Exercise instructions: Locate the string "hinge" in the records below. Copy every line where it occurs.

Supplied material:
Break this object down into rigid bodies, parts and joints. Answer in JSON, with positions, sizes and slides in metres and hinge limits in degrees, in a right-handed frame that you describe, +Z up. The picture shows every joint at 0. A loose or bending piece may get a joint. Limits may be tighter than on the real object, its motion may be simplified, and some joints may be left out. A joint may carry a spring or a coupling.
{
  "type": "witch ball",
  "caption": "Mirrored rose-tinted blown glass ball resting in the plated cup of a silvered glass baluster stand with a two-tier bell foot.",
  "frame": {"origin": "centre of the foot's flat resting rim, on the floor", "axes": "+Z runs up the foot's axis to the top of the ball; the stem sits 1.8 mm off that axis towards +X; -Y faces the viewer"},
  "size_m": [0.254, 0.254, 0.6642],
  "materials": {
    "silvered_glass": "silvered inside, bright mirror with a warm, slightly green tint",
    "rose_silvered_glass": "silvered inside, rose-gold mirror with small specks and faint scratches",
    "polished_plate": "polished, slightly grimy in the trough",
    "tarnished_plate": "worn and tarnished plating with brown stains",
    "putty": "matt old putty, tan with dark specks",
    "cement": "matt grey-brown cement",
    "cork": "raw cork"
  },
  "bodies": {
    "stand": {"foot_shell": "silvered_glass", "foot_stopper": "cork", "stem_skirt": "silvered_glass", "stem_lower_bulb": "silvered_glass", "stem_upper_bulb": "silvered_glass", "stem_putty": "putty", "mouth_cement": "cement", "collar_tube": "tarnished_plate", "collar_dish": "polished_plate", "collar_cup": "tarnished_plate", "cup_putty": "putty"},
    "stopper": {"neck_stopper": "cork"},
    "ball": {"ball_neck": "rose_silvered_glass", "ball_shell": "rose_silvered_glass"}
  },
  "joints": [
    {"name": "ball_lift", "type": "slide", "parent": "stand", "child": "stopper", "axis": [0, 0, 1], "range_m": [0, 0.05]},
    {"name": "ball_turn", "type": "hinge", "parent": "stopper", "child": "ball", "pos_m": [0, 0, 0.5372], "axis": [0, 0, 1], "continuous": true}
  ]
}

---

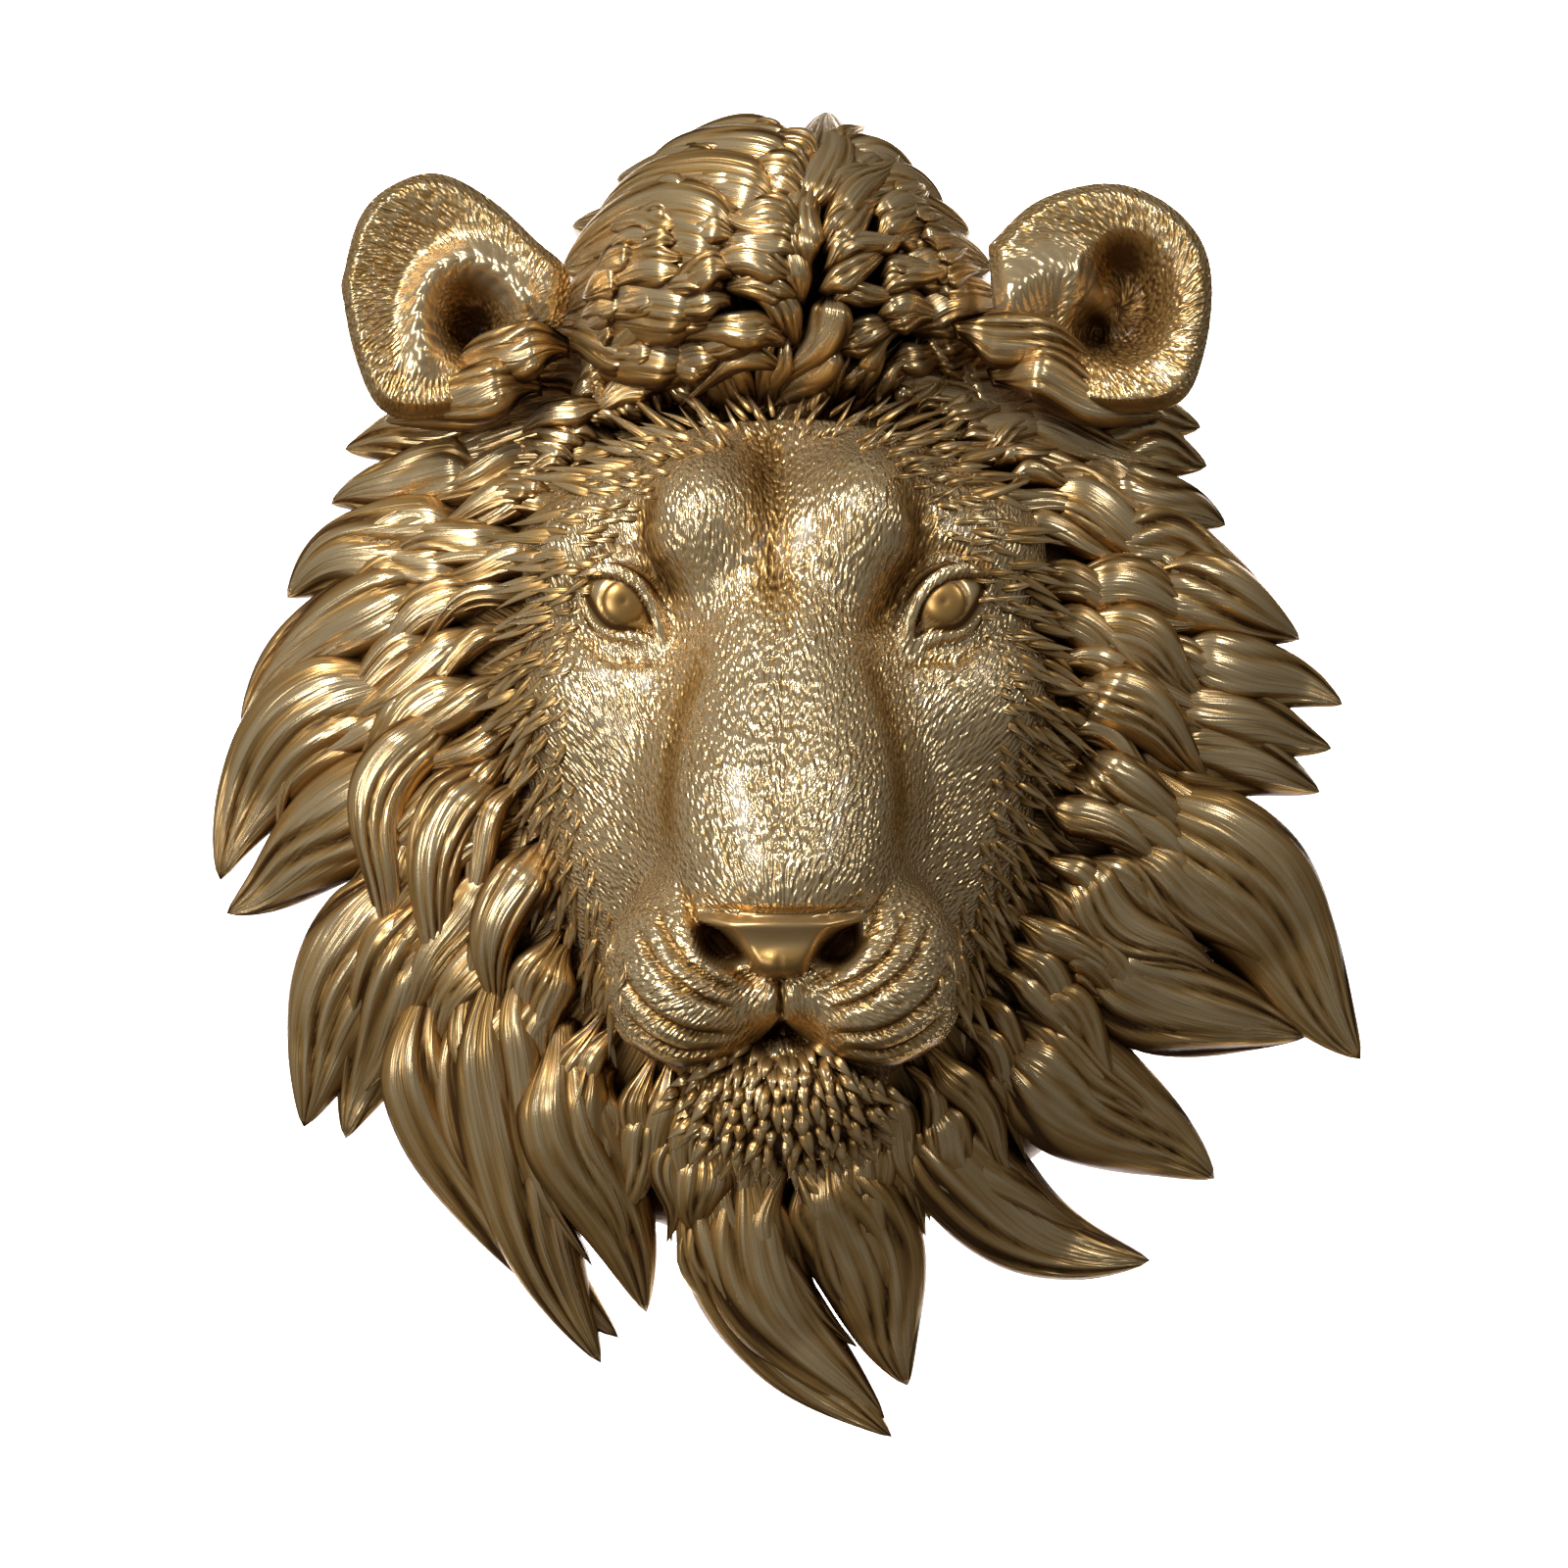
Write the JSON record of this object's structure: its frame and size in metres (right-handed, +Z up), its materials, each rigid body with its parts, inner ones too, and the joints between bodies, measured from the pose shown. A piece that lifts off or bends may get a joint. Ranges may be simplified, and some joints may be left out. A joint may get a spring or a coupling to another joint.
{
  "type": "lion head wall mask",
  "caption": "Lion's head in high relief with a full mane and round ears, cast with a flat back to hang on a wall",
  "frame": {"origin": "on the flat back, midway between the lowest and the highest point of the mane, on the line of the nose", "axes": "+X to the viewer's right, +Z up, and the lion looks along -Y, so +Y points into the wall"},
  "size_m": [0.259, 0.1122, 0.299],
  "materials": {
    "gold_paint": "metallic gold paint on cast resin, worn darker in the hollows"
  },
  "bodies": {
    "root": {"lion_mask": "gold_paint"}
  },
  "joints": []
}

Problem solution:
Break this object down into rigid bodies, parts and joints. Answer in JSON, with positions, sizes and slides in metres and hinge limits in degrees, in a right-handed frame that you describe, +Z up. The picture shows every joint at 0. A loose or bending piece may get a joint. Limits may be tighter than on the real object, its motion may be simplified, and some joints may be left out. A joint may carry a spring or a coupling.
    {"name": "ball_turn", "type": "hinge", "parent": "stopper", "child": "ball", "pos_m": [0, 0, 0.5372], "axis": [0, 0, 1], "continuous": true}